Crise écologique : les scientifiques passent à l’action

Par Bruno BOURGEON

vendredi 14 avril 2023, par JMT

Crise écologique : les scientifiques passent à l’action

Protestation de scientifiques à l’aéroport d’Ibiza en novembre 2022

Blouse blanche et menottes aux poignets. En novembre dernier, une douzaine de chercheurs ont été placés en détention en Allemagne. Leur délit ? S’être collé avec de la glu à des automobiles de luxe. Depuis l’appel à la rébellion lancé par plus de 1000 scientifiques, la révolte gronde dans les labos. Tribunes dans les médias, blocages, manifestations, soutiens à des activistes lors de procès…

Plus habitué aux colloques feutrés qu’à l’arène médiatique, le monde de la recherche fait-il sa révolution ? « L’engagement des scientifiques n’est pas récent », rappelle Nathalie Jas, historienne des sciences au sein de l’Inrae.

Tout au long du XXe siècle, ingénieurs, chercheurs et experts ont pris position dans le débat public. La traduction du livre de Rachel Carson, « Silent Spring », en 1962, a vivement ému les milieux académiques. En 1975, 400 physiciens ont mis publiquement en cause le programme nucléaire français.

Entre 1970 et 1975, le groupe et le journal Survivre et vivre a fait de l’écologie son cheval de bataille : « La lutte pour la survie de l’espèce humaine, et même de la vie tout court, menacée par le déséquilibre écologique croissant causé par une utilisation indiscriminée de la science et de la technologie et par des mécanismes sociaux suicidaires, et menacée également par des conflits militaires liés à la prolifération des appareils militaires et des industries d’armement », selon l’un de ses fondateurs, le mathématicien Alexandre Grothendieck. Certains de ses membres sont allés jusqu’à déserter le milieu académique.
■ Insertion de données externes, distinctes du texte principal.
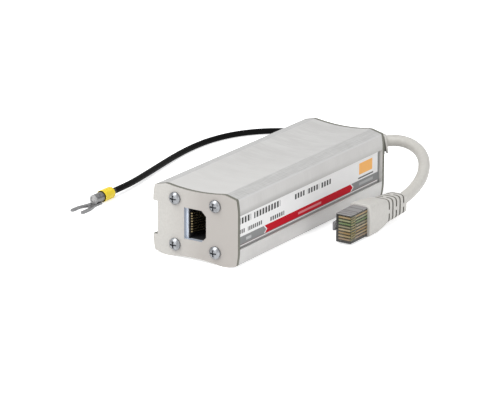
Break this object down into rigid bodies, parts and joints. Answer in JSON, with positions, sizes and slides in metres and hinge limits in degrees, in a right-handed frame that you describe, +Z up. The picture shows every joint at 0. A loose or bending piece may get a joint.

« Il y a aussi eu de nombreux actes moins visibles, comme le fait de fournir des informations à des groupes militants, ou de refuser certains financements », souligne Nathalie Jas. Une forme d’engagement « en coulisses », qu’assume Jean Jouzel.

« J’estime que je suis engagé, car j’accepte de sortir de ma tour d’ivoire de scientifique, en m’exprimant face au public, en répondant aux sollicitations des politiques », estime le climatologue, qui a notamment participé au Grenelle de l’environnement en 2008, puis à la campagne de Benoît Hamon en 2017.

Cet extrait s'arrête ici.